* Start Provided records *

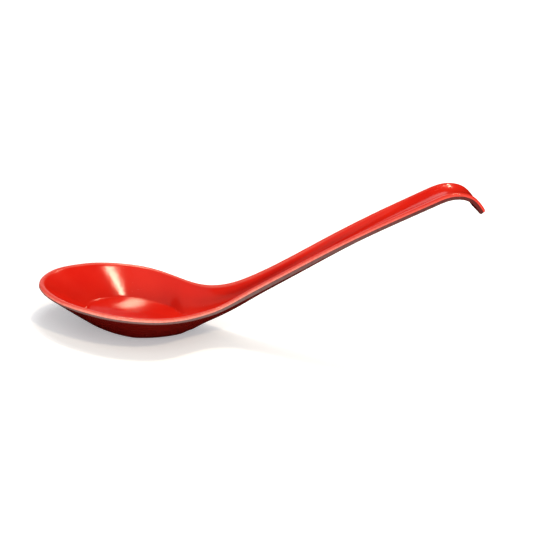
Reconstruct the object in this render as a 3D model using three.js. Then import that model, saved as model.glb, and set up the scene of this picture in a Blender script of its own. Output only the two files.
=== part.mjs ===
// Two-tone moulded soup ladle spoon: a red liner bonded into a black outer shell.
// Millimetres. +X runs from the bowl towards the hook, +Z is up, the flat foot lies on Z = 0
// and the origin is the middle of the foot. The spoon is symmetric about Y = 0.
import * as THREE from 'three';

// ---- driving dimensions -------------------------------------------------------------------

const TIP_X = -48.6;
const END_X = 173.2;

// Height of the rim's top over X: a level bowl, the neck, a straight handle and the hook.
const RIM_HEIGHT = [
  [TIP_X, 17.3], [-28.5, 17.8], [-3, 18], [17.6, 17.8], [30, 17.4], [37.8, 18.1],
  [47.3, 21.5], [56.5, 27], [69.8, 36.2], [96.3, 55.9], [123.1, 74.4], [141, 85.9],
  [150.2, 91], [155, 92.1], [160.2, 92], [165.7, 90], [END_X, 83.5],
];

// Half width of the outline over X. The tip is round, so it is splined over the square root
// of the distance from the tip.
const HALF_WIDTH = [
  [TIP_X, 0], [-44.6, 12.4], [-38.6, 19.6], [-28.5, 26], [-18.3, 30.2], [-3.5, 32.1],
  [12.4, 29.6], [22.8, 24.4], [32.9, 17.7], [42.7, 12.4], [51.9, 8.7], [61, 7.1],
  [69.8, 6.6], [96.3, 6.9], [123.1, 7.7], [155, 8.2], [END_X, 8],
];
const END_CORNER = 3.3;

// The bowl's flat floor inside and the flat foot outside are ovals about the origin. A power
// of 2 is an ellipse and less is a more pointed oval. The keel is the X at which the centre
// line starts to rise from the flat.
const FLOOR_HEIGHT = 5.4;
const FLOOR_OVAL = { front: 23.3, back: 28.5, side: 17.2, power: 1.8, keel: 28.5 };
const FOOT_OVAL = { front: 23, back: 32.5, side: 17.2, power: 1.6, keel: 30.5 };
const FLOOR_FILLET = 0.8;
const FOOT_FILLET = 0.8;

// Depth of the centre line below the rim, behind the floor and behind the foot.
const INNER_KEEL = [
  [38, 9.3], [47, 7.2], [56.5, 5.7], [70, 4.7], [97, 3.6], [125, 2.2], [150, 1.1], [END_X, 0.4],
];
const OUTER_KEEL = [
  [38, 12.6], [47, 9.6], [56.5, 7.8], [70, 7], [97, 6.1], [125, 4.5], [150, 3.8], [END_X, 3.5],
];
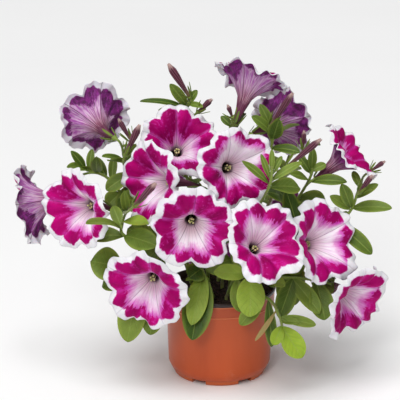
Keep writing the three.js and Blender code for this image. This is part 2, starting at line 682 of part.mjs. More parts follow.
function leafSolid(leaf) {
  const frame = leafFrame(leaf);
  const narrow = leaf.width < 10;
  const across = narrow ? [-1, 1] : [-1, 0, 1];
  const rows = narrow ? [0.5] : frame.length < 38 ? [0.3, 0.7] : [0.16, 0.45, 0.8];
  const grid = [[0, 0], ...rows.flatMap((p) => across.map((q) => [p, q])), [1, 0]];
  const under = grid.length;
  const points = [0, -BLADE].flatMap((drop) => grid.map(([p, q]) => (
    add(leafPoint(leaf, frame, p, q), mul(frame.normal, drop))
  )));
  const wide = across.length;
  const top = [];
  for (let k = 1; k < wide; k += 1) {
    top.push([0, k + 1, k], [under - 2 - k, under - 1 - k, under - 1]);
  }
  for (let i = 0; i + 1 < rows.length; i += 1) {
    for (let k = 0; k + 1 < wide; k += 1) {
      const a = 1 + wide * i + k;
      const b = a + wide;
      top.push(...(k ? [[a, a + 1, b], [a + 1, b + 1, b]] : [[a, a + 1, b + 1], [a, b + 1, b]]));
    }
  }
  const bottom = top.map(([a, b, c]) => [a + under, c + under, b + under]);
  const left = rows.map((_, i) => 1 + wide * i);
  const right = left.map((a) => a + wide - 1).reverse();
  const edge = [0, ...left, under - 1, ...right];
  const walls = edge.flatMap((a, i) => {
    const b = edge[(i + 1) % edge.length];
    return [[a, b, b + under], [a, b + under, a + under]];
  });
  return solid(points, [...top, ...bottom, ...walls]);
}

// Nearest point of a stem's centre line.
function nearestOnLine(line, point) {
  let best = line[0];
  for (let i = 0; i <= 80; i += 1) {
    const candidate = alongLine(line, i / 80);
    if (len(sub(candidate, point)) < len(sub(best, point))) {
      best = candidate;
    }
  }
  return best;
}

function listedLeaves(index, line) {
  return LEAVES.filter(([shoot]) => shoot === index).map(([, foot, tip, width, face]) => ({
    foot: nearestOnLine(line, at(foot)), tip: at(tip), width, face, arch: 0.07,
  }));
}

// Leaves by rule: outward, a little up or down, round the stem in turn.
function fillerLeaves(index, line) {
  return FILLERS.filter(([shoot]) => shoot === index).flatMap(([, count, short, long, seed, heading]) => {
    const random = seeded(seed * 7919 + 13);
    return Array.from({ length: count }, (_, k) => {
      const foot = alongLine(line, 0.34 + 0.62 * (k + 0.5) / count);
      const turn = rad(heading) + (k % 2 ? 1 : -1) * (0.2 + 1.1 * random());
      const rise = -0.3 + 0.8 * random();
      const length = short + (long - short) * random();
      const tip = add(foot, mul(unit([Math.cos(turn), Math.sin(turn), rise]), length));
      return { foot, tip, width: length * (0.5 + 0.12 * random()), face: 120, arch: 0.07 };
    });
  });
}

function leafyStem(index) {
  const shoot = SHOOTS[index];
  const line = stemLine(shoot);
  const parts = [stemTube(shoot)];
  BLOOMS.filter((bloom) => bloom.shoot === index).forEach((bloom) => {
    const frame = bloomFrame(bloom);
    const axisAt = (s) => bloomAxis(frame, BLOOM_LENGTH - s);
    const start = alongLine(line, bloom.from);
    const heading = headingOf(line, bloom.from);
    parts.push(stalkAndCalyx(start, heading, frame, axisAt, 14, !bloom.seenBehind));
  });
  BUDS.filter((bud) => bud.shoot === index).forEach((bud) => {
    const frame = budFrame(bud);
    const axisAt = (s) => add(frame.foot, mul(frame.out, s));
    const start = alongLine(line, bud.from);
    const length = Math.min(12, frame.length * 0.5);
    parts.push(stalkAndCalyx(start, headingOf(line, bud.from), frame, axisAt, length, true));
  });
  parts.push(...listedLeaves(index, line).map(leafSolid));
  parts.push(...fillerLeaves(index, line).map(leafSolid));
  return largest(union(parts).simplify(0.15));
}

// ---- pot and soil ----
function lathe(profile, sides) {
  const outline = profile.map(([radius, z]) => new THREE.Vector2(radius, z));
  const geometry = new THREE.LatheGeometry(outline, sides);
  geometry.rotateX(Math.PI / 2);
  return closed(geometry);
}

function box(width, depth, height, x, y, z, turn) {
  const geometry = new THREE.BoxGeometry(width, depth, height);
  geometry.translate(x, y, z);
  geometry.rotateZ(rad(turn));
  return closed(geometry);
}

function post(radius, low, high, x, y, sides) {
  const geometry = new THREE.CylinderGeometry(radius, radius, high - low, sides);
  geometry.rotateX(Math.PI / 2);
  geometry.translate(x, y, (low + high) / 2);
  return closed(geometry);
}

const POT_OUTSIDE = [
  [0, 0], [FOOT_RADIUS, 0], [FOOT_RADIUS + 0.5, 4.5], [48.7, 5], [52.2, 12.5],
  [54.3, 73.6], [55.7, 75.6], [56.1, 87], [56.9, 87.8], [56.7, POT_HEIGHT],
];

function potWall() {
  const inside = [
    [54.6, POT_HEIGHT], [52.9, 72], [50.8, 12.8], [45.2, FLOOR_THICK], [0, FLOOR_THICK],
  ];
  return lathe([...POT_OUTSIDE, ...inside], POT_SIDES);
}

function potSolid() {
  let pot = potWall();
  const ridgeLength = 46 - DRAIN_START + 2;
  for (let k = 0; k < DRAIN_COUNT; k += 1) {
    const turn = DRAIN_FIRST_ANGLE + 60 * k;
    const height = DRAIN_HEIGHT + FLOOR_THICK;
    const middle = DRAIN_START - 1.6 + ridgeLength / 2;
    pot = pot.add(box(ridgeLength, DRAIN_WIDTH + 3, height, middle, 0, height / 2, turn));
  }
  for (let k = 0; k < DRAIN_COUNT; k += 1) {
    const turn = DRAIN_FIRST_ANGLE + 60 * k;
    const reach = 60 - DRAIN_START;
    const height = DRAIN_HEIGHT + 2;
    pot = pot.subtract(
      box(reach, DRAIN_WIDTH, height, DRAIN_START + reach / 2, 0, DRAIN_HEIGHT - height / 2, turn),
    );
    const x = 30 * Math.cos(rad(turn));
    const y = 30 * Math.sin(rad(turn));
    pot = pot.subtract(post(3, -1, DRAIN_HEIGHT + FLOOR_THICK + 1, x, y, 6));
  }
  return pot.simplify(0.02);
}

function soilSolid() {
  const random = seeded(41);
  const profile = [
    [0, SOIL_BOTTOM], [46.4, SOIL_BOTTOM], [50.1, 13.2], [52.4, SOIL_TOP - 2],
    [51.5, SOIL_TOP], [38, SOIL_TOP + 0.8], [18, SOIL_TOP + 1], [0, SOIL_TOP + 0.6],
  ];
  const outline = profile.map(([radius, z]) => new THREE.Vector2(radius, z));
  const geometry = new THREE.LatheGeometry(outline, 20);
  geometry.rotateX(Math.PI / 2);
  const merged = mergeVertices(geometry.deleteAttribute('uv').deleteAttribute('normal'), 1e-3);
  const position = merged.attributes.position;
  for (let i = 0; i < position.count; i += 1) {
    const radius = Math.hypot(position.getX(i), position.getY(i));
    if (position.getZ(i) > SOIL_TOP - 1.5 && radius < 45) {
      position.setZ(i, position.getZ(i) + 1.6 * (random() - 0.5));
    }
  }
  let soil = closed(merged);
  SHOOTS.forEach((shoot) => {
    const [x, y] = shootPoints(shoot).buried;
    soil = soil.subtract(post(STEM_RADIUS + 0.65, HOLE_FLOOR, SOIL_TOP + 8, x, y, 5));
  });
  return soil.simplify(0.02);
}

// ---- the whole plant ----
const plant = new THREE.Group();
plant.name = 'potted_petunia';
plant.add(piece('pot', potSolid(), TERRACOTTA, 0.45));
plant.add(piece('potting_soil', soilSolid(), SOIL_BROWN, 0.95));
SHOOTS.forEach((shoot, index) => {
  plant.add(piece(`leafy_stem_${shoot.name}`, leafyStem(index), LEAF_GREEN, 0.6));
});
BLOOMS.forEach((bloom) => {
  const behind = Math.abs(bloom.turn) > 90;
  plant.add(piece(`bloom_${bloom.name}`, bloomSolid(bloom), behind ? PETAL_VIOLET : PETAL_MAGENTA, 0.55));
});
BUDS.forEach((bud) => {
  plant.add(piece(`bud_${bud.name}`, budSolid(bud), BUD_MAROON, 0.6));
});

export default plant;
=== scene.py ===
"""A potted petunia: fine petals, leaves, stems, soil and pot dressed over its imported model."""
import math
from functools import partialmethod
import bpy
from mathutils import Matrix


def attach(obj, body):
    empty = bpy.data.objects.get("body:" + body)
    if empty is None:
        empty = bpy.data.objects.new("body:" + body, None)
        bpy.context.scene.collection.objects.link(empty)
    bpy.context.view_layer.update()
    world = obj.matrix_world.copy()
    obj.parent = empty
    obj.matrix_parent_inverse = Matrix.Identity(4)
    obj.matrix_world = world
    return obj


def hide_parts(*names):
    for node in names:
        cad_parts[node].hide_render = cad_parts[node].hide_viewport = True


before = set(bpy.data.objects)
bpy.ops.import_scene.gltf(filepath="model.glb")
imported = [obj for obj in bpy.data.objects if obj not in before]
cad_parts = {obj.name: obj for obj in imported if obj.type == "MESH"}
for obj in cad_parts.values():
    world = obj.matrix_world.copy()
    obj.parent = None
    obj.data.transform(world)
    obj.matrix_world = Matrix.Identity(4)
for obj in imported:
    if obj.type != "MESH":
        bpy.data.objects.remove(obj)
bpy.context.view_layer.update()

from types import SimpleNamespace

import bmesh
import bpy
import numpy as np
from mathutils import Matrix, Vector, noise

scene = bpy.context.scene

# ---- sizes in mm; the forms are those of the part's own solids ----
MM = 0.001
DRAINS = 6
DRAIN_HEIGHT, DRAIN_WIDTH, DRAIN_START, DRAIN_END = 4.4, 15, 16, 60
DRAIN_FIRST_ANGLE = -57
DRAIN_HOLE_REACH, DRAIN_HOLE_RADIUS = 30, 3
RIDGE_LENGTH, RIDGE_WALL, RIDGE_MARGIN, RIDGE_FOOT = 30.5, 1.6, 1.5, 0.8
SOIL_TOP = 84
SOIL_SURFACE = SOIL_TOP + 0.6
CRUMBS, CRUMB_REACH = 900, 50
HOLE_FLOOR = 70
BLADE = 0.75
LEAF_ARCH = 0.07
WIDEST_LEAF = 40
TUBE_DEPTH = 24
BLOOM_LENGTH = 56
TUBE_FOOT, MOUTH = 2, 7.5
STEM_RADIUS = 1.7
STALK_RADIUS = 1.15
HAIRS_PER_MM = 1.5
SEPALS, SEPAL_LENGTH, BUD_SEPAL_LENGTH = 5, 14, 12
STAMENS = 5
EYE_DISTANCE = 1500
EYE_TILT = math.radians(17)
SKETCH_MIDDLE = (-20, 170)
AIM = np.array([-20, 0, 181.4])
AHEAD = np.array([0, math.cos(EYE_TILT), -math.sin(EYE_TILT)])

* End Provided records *

[Problem requirements]: Go through the lines above. Select every one that has the string "imported".

[Answer to the exercise]:
"""A potted petunia: fine petals, leaves, stems, soil and pot dressed over its imported model."""
imported = [obj for obj in bpy.data.objects if obj not in before]
cad_parts = {obj.name: obj for obj in imported if obj.type == "MESH"}
for obj in imported:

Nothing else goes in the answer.